GEM Japan Whole Genome Aggregation (GEM-J WGA) Panel
Summary
The GEM-J WGA panel is a variant frequency dataset of a Japanese general population, which was obtained by joint variant calling of whole genome sequence (WGS) data collected from 7,609 individuals across Japan. The WGS data is also available in a controlled access manner. They are the result of a joint research by Tohoku Medical Megabank Organization (ToMMo), Iwate Tohoku Medical Megabank Organization, RIKEN, and the Institute of Medical Science of the University of Tokyo, as part of the GEnome Medical alliance Japan (GEM Japan) project promoted by the Agency for Medical Research and Development (AMED).
Note that the GRCh37-based data was lifted over to GRCh38 by using transanno.

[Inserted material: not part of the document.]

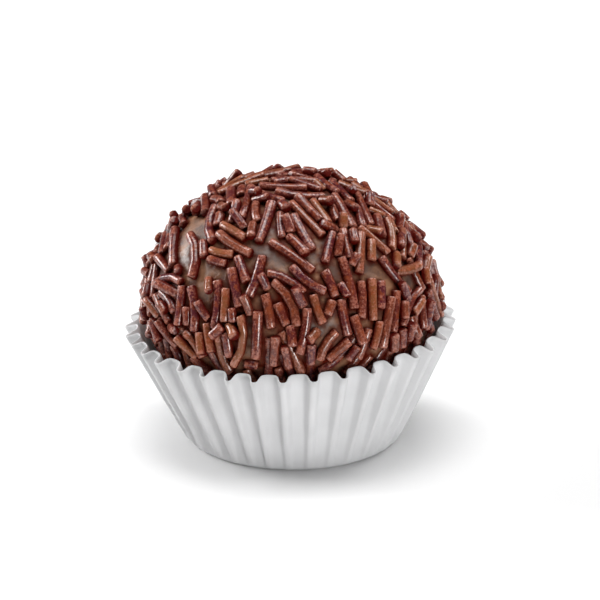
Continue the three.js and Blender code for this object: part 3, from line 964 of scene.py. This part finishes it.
# %% Extrude the paper
def case_mesh():
    paper = bmesh.new()
    ring = bmesh.ops.create_circle(paper, cap_ends=True, segments=len(turns), radius=1)["verts"]
    edges = paper.edges[:]
    ring_of = {vert: 0 for vert in ring}
    for row in range(1, len(case_rings)):
        edges, ring = next_ring(paper, edges)
        ring_of.update((vert, row) for vert in ring)
    for vert, row in ring_of.items():
        turn = math.atan2(vert.co.y, vert.co.x)
        k = round(turn / (2 * math.pi) * len(turns)) % len(turns)
        vert.co = case_rings[row][k] * MM
    bmesh.ops.recalc_face_normals(paper, faces=paper.faces)
    for face in paper.faces:
        face.smooth = True
    return as_mesh(paper, "paper_sheet")


paper_skin = case_mesh()
print("paper has", len(paper_skin.vertices), "points before it is thickened")

# %% [markdown]
# ### The finish of the paper
# Greaseproof paper is white, matt and a little cloudy, with fine fibres in its surface. It could be
# one plain colour, but the broad, even pleats would then look moulded. Two noises of different size
# give the cloud and the fibres.

# %% Finish the paper
PAPER_GREY = linear(205, 205, 206)
PAPER_WHITE = linear(216, 216, 217)


def paper_finish():
    finish = Finish("paper")
    place = finish.place()
    fibres = finish.noise(place, size=0.35, detail=4.0, roughness=0.7)
    cloud = finish.noise(place, size=5.0, detail=2.0)
    sockets = {
        "Base Color": finish.mix(finish.ramp(cloud, start=0.3, end=0.7), PAPER_GREY, PAPER_WHITE),
        "Roughness": 0.55 + 0.2 * fibres,
        "Normal": finish.bump(fibres, depth=0.02),
    }
    finish.fill(finish.shader, sockets)
    return finish.material


paper_sheet = finished("paper_sheet", paper_skin, "paper_case", paper_finish())

# %% Give the paper its thickness
SHEET = 0.12  # mm, as real paper is thinner than the packed case

thickness = paper_sheet.modifiers.new("thickness", "SOLIDIFY")
thickness.thickness = SHEET * MM
thickness.offset = -1
print("paper is", round(thickness.thickness / MM, 2), "mm thick")

# %% [markdown]
# ## Table and light
# A pale table and soft lights show the form without hard shadows. The main light is a wide panel
# overhead. A strong one, low at the left and a little behind, draws out the sprinkles, a small one
# behind the right side gives them an edge, and a low one in front lights the paper's pleats. The
# studio around them is nearly dark, so that the shadows keep their depth.

# %% Lay the table
TABLE_HALF = 1.5  # metres, half of the table's width
TABLE_PAINT = linear(245, 245, 245)


def lay_table():
    table = bmesh.new()
    bmesh.ops.create_grid(table, x_segments=2, y_segments=2, size=TABLE_HALF)
    mesh = as_mesh(table, "table")
    piece = bpy.data.objects.new("table", mesh)
    scene.collection.objects.link(piece)
    finish = Finish("table")
    finish.fill(finish.shader, {"Base Color": TABLE_PAINT, "Roughness": 0.7})
    mesh.materials.append(finish.material)


lay_table()
print("table is", 2 * TABLE_HALF, "m wide")

# %% Hang the lights
STUDIO_GLOW = 0.02  # strength of the even light that comes from all round


def panel(name, azimuth, elevation, distance, width, height, power):
    """A soft light that faces the sweet.

    The angles are in degrees, with azimuth 0 in front and 90 at the right, and the elevation
    counted up from the table. The lengths are in metres and the power is in watts.
    """
    data = bpy.data.lights.new(name, "AREA")
    data.shape = "RECTANGLE"
    data.size, data.size_y, data.energy = width, height, power
    light = bpy.data.objects.new(name, data)
    scene.collection.objects.link(light)
    turn, rise = math.radians(azimuth), math.radians(elevation)
    flat = math.cos(rise)
    way = Vector((math.sin(turn) * flat, -math.cos(turn) * flat, math.sin(rise)))
    light.location = MIDDLE + way * distance
    light.rotation_mode = "QUATERNION"
    light.rotation_quaternion = way.to_track_quat("Z", "Y")
    print(name, "hangs", round(light.location.z / MM), "mm over the table")


panel("top light", azimuth=180, elevation=88, distance=0.45, width=0.34, height=0.34, power=2.1)
panel("left light", azimuth=-113, elevation=22, distance=0.45, width=0.28, height=0.18, power=1.75)
panel("right light", azimuth=122, elevation=38, distance=0.4, width=0.14, height=0.14, power=0.45)
panel("front light", azimuth=30, elevation=5, distance=0.6, width=0.22, height=0.12, power=1.5)
world = bpy.data.worlds.new("studio")
scene.world = world
world.use_nodes = True
world.node_tree.nodes["Background"].inputs["Color"].default_value = (1, 1, 1, 1)
world.node_tree.nodes["Background"].inputs["Strength"].default_value = STUDIO_GLOW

- GRCh37 version/last update: 2020/07/27
- Sample size: 7,609
- Number of alternative alleles after the liftover from GRCh37 to GRCh38:94,961,154
Terms of use
GEM-J Whole Genome Aggregation (WGA) panel by GEnome Medical alliance Japan (GEM-J) is licensed under a Creative Commons Attribution 4.0 International License. As additional terms, it is prohibited from identifying and contacting research participants. No warranty or liability is assumed for the data. This is complied with Article 5 (No Warranty and Limitation of Liability) of the Creative Commons Attribution 4.0 International License.
How to credit in your works
"GEM Japan Whole Genome Aggregation (GEM-J WGA) Panel" by GEnome Medical alliance Japan Project (GEM-J) is licensed under CC BY 4.0. See also additional terms of use.
How to cite in your publications
"GEM Japan Whole Genome Aggregation (GEM-J WGA) Panel". Japan: GEnome Medical alliance Japan Project (GEM-J). Available from: https://grch38.togovar.org/doc/datasets/gem_j_wga.
Download VCF files created by the data provider [Unrestricted access]
Click here to download the VCF files. The files have been converted from GRCh37 to GRCh38 using CrossMap (last updated on 2021-11-29).
WGS datasets used for joint variant calling [Controlled access]
If you would like to use the datasets, apply for data use of them whose ID begins with "JGAD" and "AGDS" to the NBDC Human database and the AMED group sharing database, respectively.
Dataset ID (NBDC research ID) | Study title | Participants | Sample size | Data provider |
---|---|---|---|---|
Total | 7,609 | |||
JGAD000220 (hum0014) | The Tailor-made Medical Treatment Program (BioBank Japan: BBJ) | The cohort participants registered in the BBJ from 2003 to 2007 | 768 | BioBank Japan |
AGDS_00000000005 (agd0008) | バイオバンク・ジャパンの運営・管理と個別化医療の実現に向けた疾患バイオマーカー探索 (English page is under construction) | 心筋梗塞、胃がん(非腫瘍組織)、認知症 | 2,089 | BioBank Japan |
JGAD000117 (hum0103) | To investigate genomic alterations of Japanese biliary tract cancers | Biliary tract cancer (non-tumor tissue) | 17 | RIKEN Center for Integrative Medical Sciences |
JGAD000228 (hum0158) | To investigate genomic alterations of Japanese liver cancers | Liver cancer (non-tumor tissue) | 220 | RIKEN Center for Integrative Medical Sciences |
JGAD000233 (hum0160) | To investigate genomic alterations of Japanese esophageal squamous cell carcinomas | Esophageal squamous cell carcinoma (non-tumor tissue) | 20 | RIKEN Center for Integrative Medical Sciences |
JGAD000338 JGAD000339 (hum0184) | Construction of Japanese Whole-Genome database | General residents | 4,495 | Tohoku Medical Megabank Organization |
Note: Those datasets above provide fastq/bam file formatted data. The result data will be shown in our database soon. The sample size of each dataset indicates the sample number after quality control in this current study.